Par exemple devant l'acharnement - il n'y a pas d'autre mot - avec lequel Simon & Pujol s'entêtent à dénier à Ted Bundy le QI élevé qui fut le sien, raillant presque sa faculté à faire des études et à émerger de la classe moyenne pour atteindre le niveau supérieur. (Au passage, Ann Rule, coupable d'avoir tenté de décrire son ancien collègue de travail de manière aussi impartiale que possible dans son livre "Un Tueur Si Proche", est accusée d'avoir contribué à forger le "mythe" Bundy.) Edmund Kemper, au QI lui aussi largement supérieur à la moyenne, paraît pour sa part avoir basculé dans le crime non à cause de sa relation plus que chaotique avec sa mère mais à cause de la participation de son père aux Forces spéciales durant la Seconde guerre mondiale. Circonstance aggravante, Kemper Sr admirait John Wayne.

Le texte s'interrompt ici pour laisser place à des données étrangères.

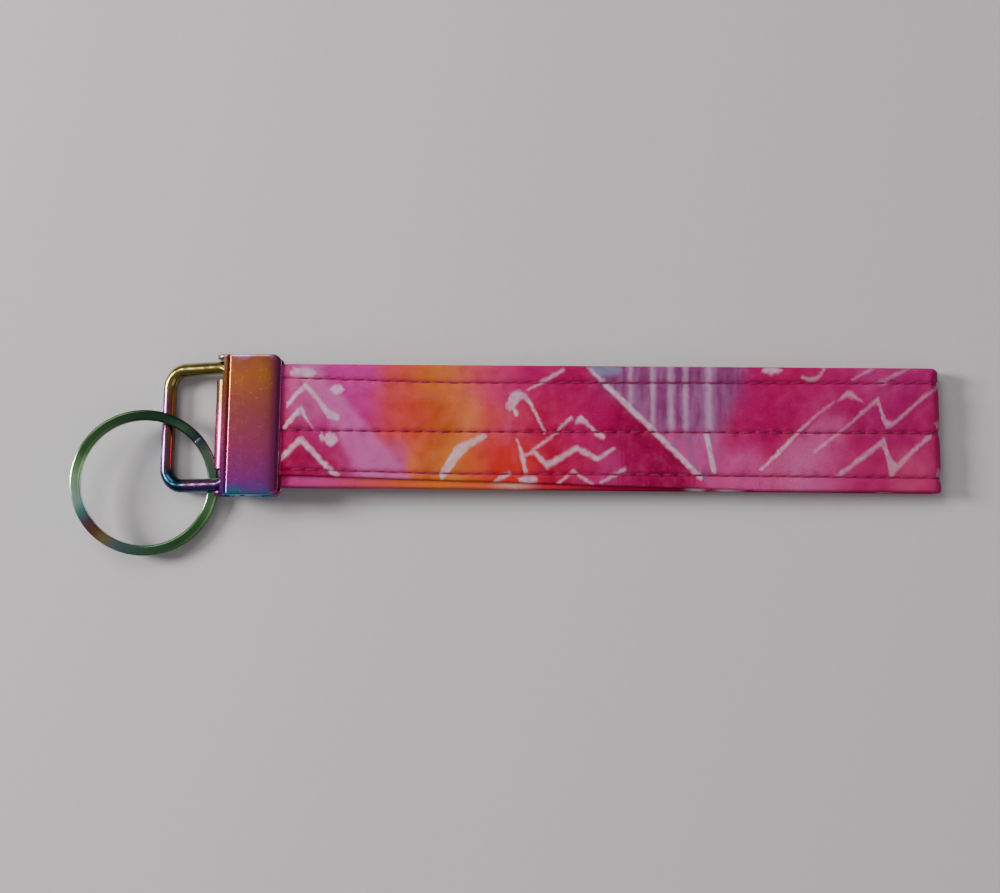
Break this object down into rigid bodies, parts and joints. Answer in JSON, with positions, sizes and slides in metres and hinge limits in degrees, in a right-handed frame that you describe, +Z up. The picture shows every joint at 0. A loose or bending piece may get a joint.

Qu'ils rappellent avec raison l'éclatant manque de lucidité des institutions psychiatriques où séjourna Kemper après le meurtre, commis dans son adolescence, de ses grands-parents, carence qui aboutit à son renvoi à la vie de tous les jours parce que, selon les psys, il était "guéri", ne dédouane pas pour autant nos auteurs. En effet, ils présentent alors les dysfonctionnements de ce genre d'organismes et les erreurs des psychiatres comme typiquement américains, ce qui est loin d'être le cas.